Ingredients Worth Keeping — And What to Drop

Keep ✔

Why

Niacinamide

Oiliness, pigmentation, barrier support

Hyaluronic acid

Hydration for almost every skin type

Salicylic acid

Acne and congested skin

Ceramides

Restores and maintains the skin barrier

Broad spectrum SPF

Non-negotiable


Drop (or pause) ✖

Why

Multiple exfoliating
acids together

Breaks down the barrier faster than it rebuilds

Fragrance

No functional benefit; common irritant

Too many serums

Reduces efficacy of every active in the stack

Conclusion

Skincare doesn't have to be complicated to work. A minimalist skincare routine based around the right three steps – cleanser, active, SPF – will do more for your skin than a shelf full of products used inconsistently.

Begin with your skin type. Choose an active that targets your most pressing issue. Apply SPF each morning. 

That’s the entire structure. Everything else is optional.

Frequently Asked Questions

Q1: How many steps should a minimalist skincare routine have?
Three: cleanser, active, SPF (morning). At night, swap SPF for a moisturiser or keep your active as the last step. That's it.
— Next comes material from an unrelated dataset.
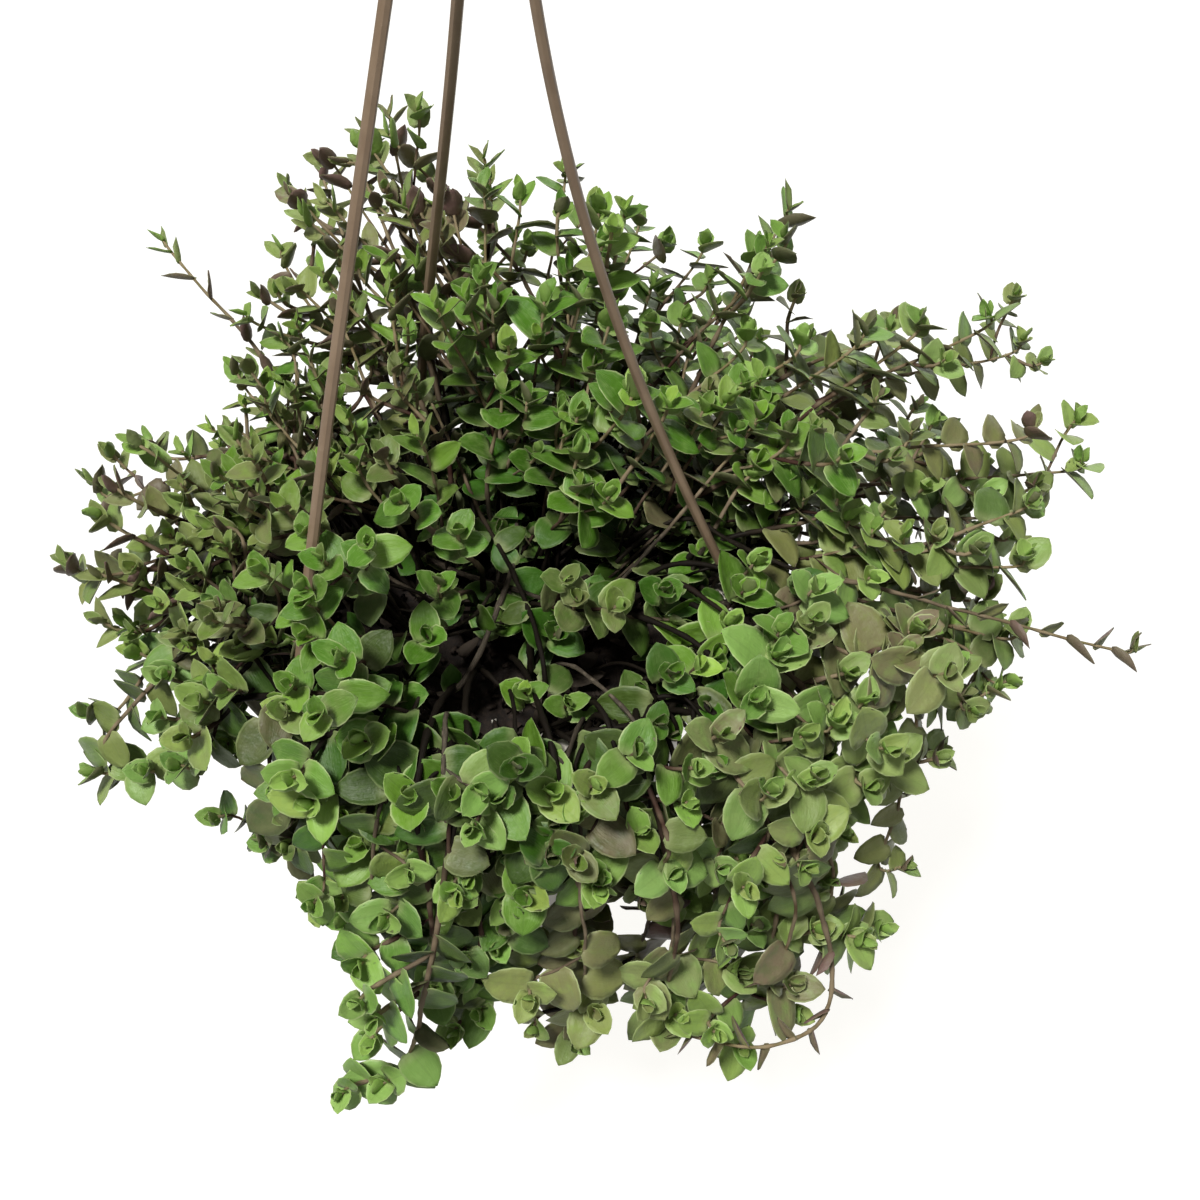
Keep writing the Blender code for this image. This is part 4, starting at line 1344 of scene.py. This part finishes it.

Q2: Can a simple routine really address multiple concerns?
Yes. Niacinamide alone addresses oiliness, pigmentation, pores, and skin barrier health. One well-chosen ingredient beats five mediocre ones.

Q3: Do I need a moisturiser if I use hyaluronic acid?
Yes. Hyaluronic acid is a humectant - it attracts water. Without a moisturiser on top, it can pull moisture from your skin rather than the air, especially in dry climates.